# Buying gear with Ebucks



## Michael the Vapor (15/1/16)

Hi guys,

I didn't know under what category to post this, hope this is okay?

So I want to know if any of the vendors in SA accept ebucks? I've built up quite a bit and would be nice to use it for my vape stash.




Sent from my iPhone using Tapatalk

Reactions: Like 4 | Funny 1 | Optimistic 2


----------



## Rob Fisher (15/1/16)

Oh wow! Great idea! Now that would be really really neat!

Reactions: Like 2


----------



## Dobie (15/1/16)

The only thing that is going to come from that is I am going to have no money AND no eBucks lolol

Reactions: Like 2 | Agree 1 | Funny 1


----------



## Mike (15/1/16)

Really cool idea.
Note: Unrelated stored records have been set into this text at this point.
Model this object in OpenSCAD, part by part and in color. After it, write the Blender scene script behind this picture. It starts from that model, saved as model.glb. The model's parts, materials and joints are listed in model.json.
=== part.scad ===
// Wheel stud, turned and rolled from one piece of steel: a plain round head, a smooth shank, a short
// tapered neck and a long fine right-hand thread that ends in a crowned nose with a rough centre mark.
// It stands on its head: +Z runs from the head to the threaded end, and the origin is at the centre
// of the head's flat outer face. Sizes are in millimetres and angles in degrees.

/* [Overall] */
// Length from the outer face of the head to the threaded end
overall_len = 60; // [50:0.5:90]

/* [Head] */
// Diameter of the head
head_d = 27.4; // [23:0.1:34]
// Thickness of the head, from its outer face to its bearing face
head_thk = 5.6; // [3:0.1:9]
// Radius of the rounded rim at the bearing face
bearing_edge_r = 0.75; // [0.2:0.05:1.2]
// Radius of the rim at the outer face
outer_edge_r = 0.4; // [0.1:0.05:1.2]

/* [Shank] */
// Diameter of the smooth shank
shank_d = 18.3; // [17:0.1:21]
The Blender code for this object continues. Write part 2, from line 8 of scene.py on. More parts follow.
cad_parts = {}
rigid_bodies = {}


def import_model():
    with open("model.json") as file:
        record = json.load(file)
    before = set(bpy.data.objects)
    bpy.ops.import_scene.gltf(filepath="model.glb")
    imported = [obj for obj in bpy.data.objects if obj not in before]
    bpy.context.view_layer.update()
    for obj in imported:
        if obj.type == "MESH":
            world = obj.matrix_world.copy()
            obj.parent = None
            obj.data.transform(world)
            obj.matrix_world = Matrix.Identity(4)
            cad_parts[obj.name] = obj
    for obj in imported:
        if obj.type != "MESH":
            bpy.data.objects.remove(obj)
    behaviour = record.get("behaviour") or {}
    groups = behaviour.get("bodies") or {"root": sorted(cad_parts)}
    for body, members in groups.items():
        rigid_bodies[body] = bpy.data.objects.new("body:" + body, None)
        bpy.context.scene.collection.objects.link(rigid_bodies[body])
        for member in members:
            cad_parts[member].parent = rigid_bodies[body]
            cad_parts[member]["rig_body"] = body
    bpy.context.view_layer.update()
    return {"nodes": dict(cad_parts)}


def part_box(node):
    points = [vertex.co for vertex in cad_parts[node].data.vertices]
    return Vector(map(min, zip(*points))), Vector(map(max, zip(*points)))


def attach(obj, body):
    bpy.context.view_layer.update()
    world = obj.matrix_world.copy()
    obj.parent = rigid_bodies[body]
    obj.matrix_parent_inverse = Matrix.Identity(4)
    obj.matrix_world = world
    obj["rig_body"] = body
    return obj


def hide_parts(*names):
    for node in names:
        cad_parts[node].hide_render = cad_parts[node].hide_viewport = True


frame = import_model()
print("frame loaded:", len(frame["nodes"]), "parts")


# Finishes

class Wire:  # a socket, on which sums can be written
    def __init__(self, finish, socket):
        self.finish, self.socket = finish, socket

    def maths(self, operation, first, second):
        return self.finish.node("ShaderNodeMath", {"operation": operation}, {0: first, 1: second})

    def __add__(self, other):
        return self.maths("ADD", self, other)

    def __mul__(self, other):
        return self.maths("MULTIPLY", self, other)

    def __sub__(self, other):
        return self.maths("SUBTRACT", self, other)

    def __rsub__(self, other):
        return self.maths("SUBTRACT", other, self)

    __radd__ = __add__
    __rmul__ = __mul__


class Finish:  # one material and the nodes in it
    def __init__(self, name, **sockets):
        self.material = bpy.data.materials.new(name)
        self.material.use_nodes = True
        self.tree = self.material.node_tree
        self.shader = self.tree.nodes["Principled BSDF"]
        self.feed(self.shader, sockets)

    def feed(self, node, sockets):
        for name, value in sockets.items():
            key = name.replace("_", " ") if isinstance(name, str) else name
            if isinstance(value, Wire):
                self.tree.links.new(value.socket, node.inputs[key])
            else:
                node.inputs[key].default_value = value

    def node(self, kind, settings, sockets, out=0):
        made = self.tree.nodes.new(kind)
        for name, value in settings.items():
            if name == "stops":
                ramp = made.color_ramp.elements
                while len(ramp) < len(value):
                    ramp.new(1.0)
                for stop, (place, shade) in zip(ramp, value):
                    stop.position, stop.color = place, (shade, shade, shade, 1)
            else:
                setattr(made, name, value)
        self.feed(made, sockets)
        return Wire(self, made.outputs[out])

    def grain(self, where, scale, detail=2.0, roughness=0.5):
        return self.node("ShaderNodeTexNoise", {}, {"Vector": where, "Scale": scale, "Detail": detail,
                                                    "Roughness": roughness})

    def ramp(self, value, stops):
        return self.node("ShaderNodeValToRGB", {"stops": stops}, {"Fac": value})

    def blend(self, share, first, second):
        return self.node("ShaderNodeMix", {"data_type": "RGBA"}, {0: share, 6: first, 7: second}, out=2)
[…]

Thanks

Reactions: Like 5


----------



## Michael the Vapor (15/1/16)

I tend to have thos "great ideas" every now and then 


Sent from my iPhone using Tapatalk

Reactions: Like 4


----------



## BumbleBee (15/1/16)

Here you go...

https://m.takealot.com/#product?id=35341308

Reactions: Like 2 | Funny 1


----------



## Lingogrey (15/1/16)

BumbleBee said:


> Here you go...
> 
> https://m.takealot.com/#product?id=35341308


I was hoping against all hopes that takealot would also offer this lovely blingy stealthy setup at such a steal of a price, but alas - only the black and silver versions available there

Reactions: Like 2 | Funny 1


----------



## Heino13 (15/1/16)

BTW what amouny of ebucks do you guys earn monthly?
I am around 8000

Reactions: Like 2


----------



## Silver (15/1/16)

Thread moved to "who has stock" so vendors can reply directly if they choose to

Reactions: Like 2


----------



## BuzzGlo (16/1/16)

dischem is now selling twisp they take ebucks, and if you take advantage of vouchers with your rewards level.

Reactions: Like 2


----------



## KlutcH (27/1/16)

I saw on a post @Mike at MMMixes accepts e-bucks

Reactions: Like 2


----------



## StompieZA (28/2/19)

I know this is an old thread, but any vendors accept ebucks yet?

Guy at work has plenty and wants to use it to buy him a new vape but doesnt want to use takealot.

Reactions: Like 2


----------